Hurlers must lift themselves for Wexford

Limerick's Declan Hannon blocks Conor Whelan's attempt to score for Galway in action from the Allianz National Hurling League game at Pearse Stadium on Sunday. Photo:-Mike Shaughnessy

Limerick's Declan Hannon blocks Conor Whelan's attempt to score for Galway in action from the Allianz National Hurling League game at Pearse Stadium on Sunday. Photo:-Mike Shaughnessy

Galway hurlers face the long trip to Innovate Wexford Park on Sunday (2pm ) to take on the home side in the league quarter-finals.

They will need to put behind them the narrow and disappointing two-point defeat to Limerick at Pearse Stadium on Sunday which ensured Micheál Donoghue's squad will remain in 1B again in 2019.

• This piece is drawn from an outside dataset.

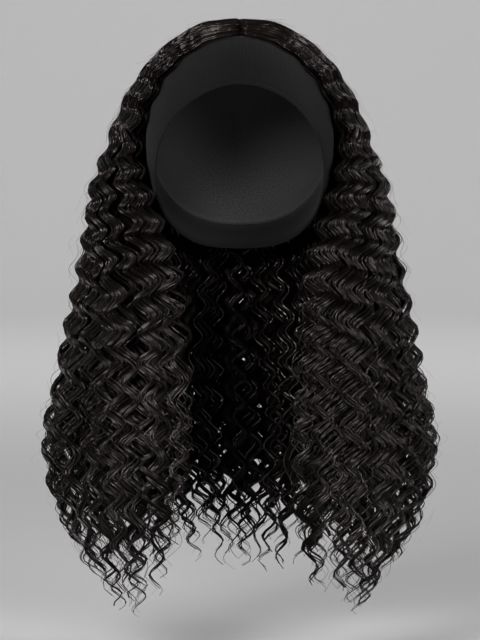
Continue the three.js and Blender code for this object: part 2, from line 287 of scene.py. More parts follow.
def band_direction(around, latitude):
    """Directions from the form's centre, by degrees round the band and above its plane."""
    around, latitude = np.radians(around), np.radians(latitude)
    crownward = np.array([0, math.sin(band_lean), math.cos(band_lean)])
    forward = np.array([0, -math.cos(band_lean), math.sin(band_lean)])
    level = forward * np.cos(around)[..., None] + np.array([1.0, 0, 0]) * np.sin(around)[..., None]
    return level * np.cos(latitude)[..., None] + crownward * np.sin(latitude)[..., None]


def band_edges(around):
    """Latitudes of the face edge and of the hair edge."""
    folded = np.minimum(around % 360, 360 - around % 360)
    middle = smooth_read(band_around, band_middle, folded)
    share = smooth_read(band_around, band_width_share, folded)
    radius = head_radius(band_direction(around, middle))
    half = np.degrees(band_width * share / radius) / 2
    return middle - half, middle + half


low, high = band_edges(np.array([0.0, 90.0, 180.0]))
print("band edges at forehead, side and nape:", low.round(1), high.round(1))

# %% The band's section
hem_share = 0.058
rib_count = 216
columns_a_rib = 3
rib_relief = 0.00026
hem_relief = 0.00035
ease_relief = 0.00022
edge_roll = [(0.0, 0.5), (0.0025, 0.72), (0.008, 0.9), (0.018, 1.0)]
face_shares = [0.034, 0.046, 0.054, 0.058, 0.062, 0.072, 0.1, 0.16, 0.25, 0.38, 0.5,
               0.62, 0.75, 0.84, 0.9, 0.928, 0.938, 0.942, 0.946, 0.956]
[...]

Galway met Wexford twice in competitive action last season with the Model County winning the Allianz Hurling League Division 1B game by 1-21 to 3-13 in Pearse Stadium in February. That was the game which cost Galway their place in this year's top flight, yet the side drove on after that to win the league.

They defeated them again in the Leinster final by 0-29 to 1-17 before storming to win the county's first All-Ireland crown since 1988.

Wexford, however, are tough to beat, particularly at home, and the Galway players will know they will face the same intensity, desire and work-rate displayed by Limerick last Sunday.

When you are champions, everyone wants to beat you and that is just the way it is, and should be. Wexford, who last won a league title in 1973, have notched three wins and two defeats from their five league games to date.

They opened strongly, beating Waterford and Cork, before going down to Tipperary by 3-21 to 1-21, while in their last two games they overcame Clare before suffering a three-point loss to Kilkenny.

Galway will be disappointed, having led by 1-15 to 1-07 at half-time last weekend. The expectation was that they would do enough to win.

However, when the game was there to be won in the last quarter, it was John Kiely's men who pushed on while Galway giving away a number of frees. The Treaty men also shot 18 wides, which highlights their dominance in many sectors.

Considering their respective training regimes and S & C programmes to date, it is not surprising Limerick are further down the road than Galway.

Notwithstanding, however, it was a disappointing second half from the home side, and when the intensity levels rose, it was Limerick who tore into the game with midfielder Cian Lynch and forwards Tom Morrissey, Seamus Flanagan and Aaron Gillane, catching the eye.

This weekend will be a good challenge for Galway, and it will interesting to see how they respond to the expected physicality and intensity of Davy Fitzgerald's team.

These types of games are a good learning curve for some of Galway's younger players, such as Shane Bannon, Sean Loftus and Brian Concannon, and it also allows the management team to learn about their strength in depth heading towards the Leinster championship.